Die Halle ist rund 1.200 Quadratmeter groß, verfügt über diverse Dacharbeitsbühnen und einen Deckenkran.
Foto: Max Stepan

Im Großraum Wien sind die Wartungskapazitäten für Güterlokomotiven knapp bemessen, deshalb stellt die Errichtung der Halle in Gramatneusiedl einen notwendigen Ausbau der Servicemöglichkeiten rund um die Bundeshauptstadt dar. In der Halle werden kurze Service-Arbeiten für Loks durchgeführt, die maximal einen Tag dauern sollen. Im Gegensatz dazu gibt es die schwere Instandhaltung, die am neuen Standort in Niederösterreich aber nicht durchgeführt wird. "In Gramatneusiedl sind schnelle Services vorgesehen, die unseren Kunden eine rasche Weiterfahrt ermöglichen sollen", erklärt Sandra Gott-Karlbauer, Geschäftsführerin der Technischen Services der ÖBB.

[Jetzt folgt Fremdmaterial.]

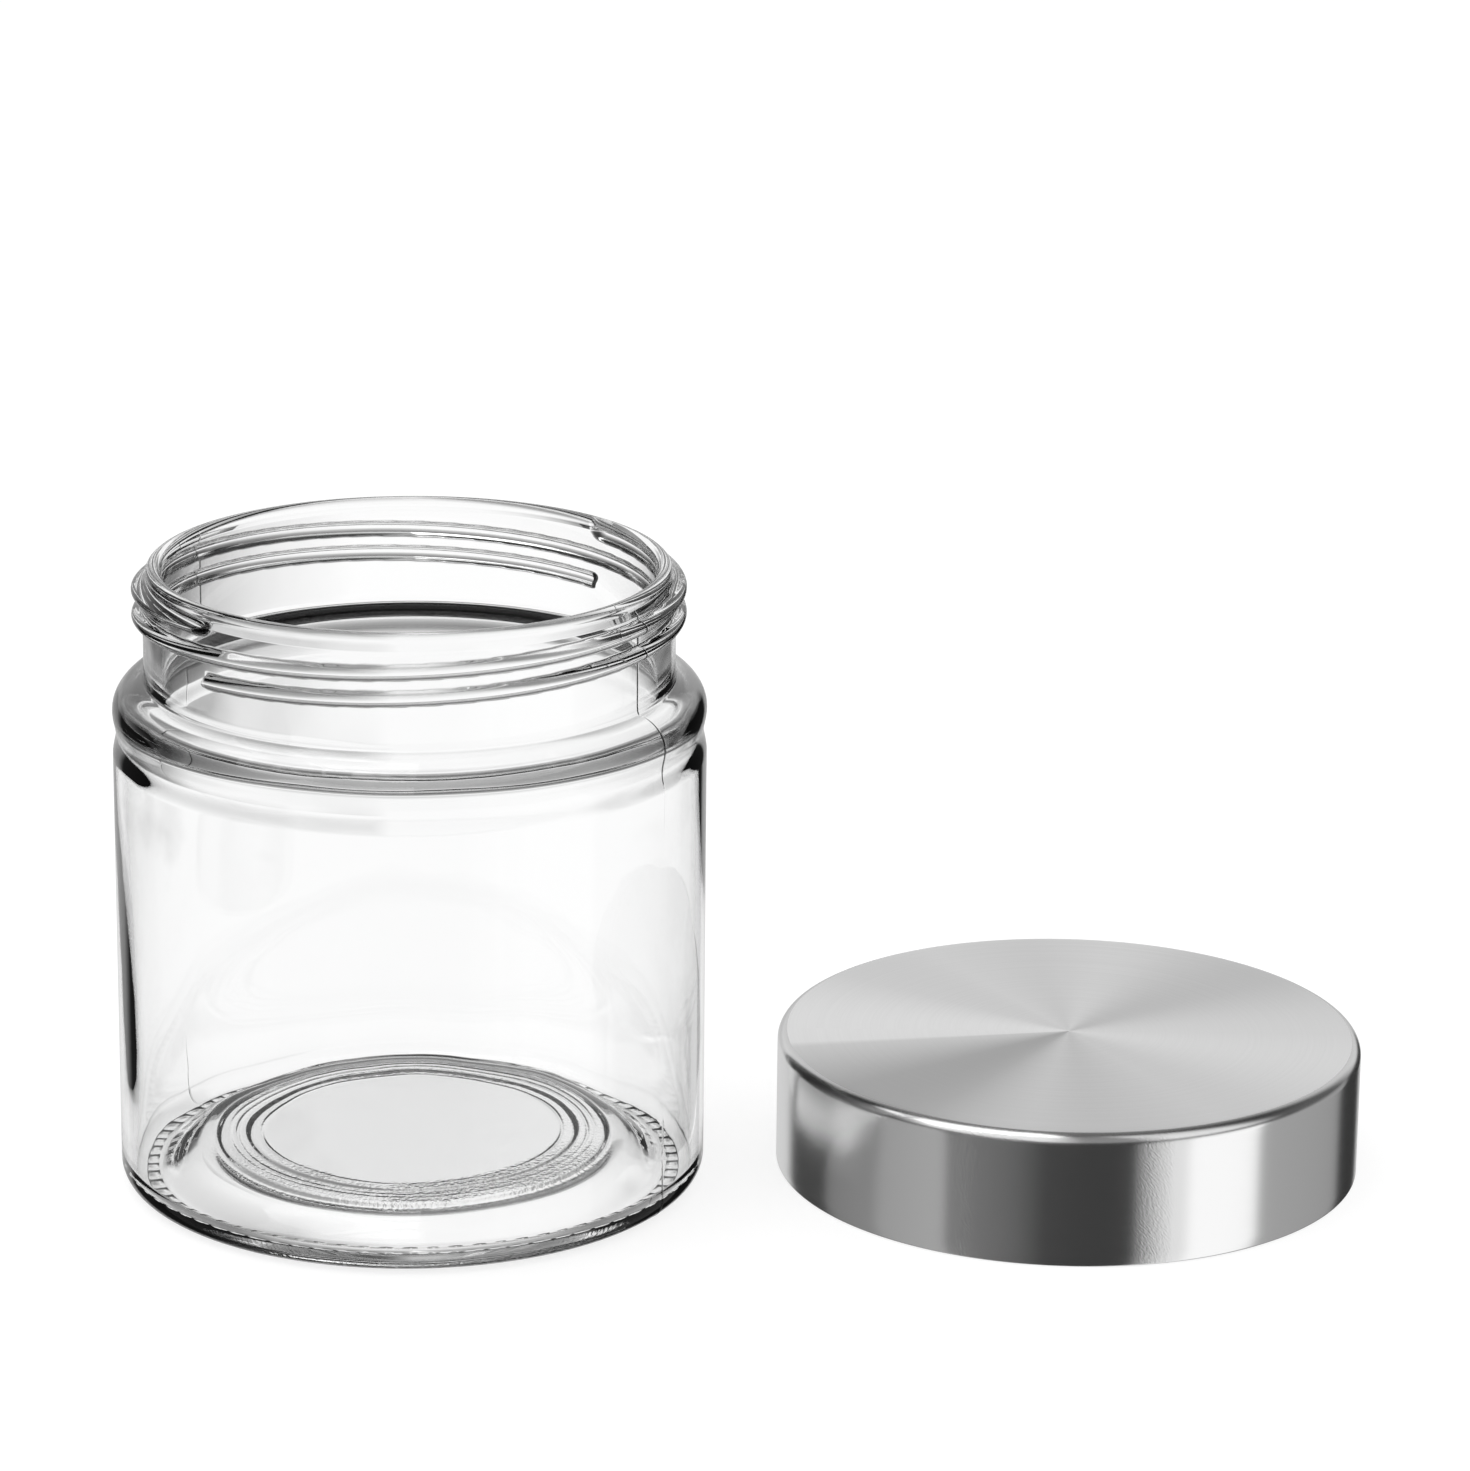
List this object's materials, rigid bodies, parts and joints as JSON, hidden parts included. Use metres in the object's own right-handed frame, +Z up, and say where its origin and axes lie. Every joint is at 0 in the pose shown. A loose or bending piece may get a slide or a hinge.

Alle 30.000 Kilometer ist es für eine Lokomotive notwendig, eine Servicewartung durchzuführen, vergleichbar mit einem Pkw. "Die neue Halle wird deshalb das Servicenetzwerk nachhaltig ausbauen", fügt Gott-Karlbauer hinzu. Unter die durchgeführten Arbeiten fallen etwa die Wartung der Schleifleisten und der Flüssigkeits- und Filtertausch.

Gramatneusiedl als europäischer Knotenpunkt

Betrieben wird die Halle neben der ÖBB von Logistics & Transport Europe (LTE) und European Locomotive Leasing (ELL), die sich gemeinsam zu einem Joint Venture mit dem Namen Locmasta zusammengeschlossen haben. In Zukunft sollen Lokomotiven verschiedener Unternehmen aus insgesamt 19 Ländern gewartet werden, die auf der Durchfahrt durch Europa ein Service benötigen. "Der ausgewählte Standort ist ein Knotenpunkt des europäischen Güterverkehrs. Dementsprechend wird die Halle auch intensiv genutzt werden", ist ELL-Geschäftsführer Christoph Katzensteiner überzeugt.

ELL-Geschäftsführer Christoph Katzensteiner und Geschäftsführerin der Technischen Services der ÖBB, Sandra Gott-Karlbauer, betonten die Wichtigkeit des Güterverkehrs.
Foto: Max Stepan

Der einzige Wermutstropfen: Derzeit lassen sich noch nicht genug notwendige Mitarbeiterinnen und Mitarbeiter finden. Das sei dem allgemeinen Fachkräftemangel in Österreich geschuldet, erklärt LTE-Geschäftsführer Mandl: "Wir suchen intensiv nach Personen, die in der Halle arbeiten können. Es gibt aber schlichtweg zu wenig Fachkräfte." Mit dem Start des Betriebs sind aktuell 14 Personen beschäftigt, die Personenzahl soll im Laufe der Zeit auf etwa 36 anwachsen.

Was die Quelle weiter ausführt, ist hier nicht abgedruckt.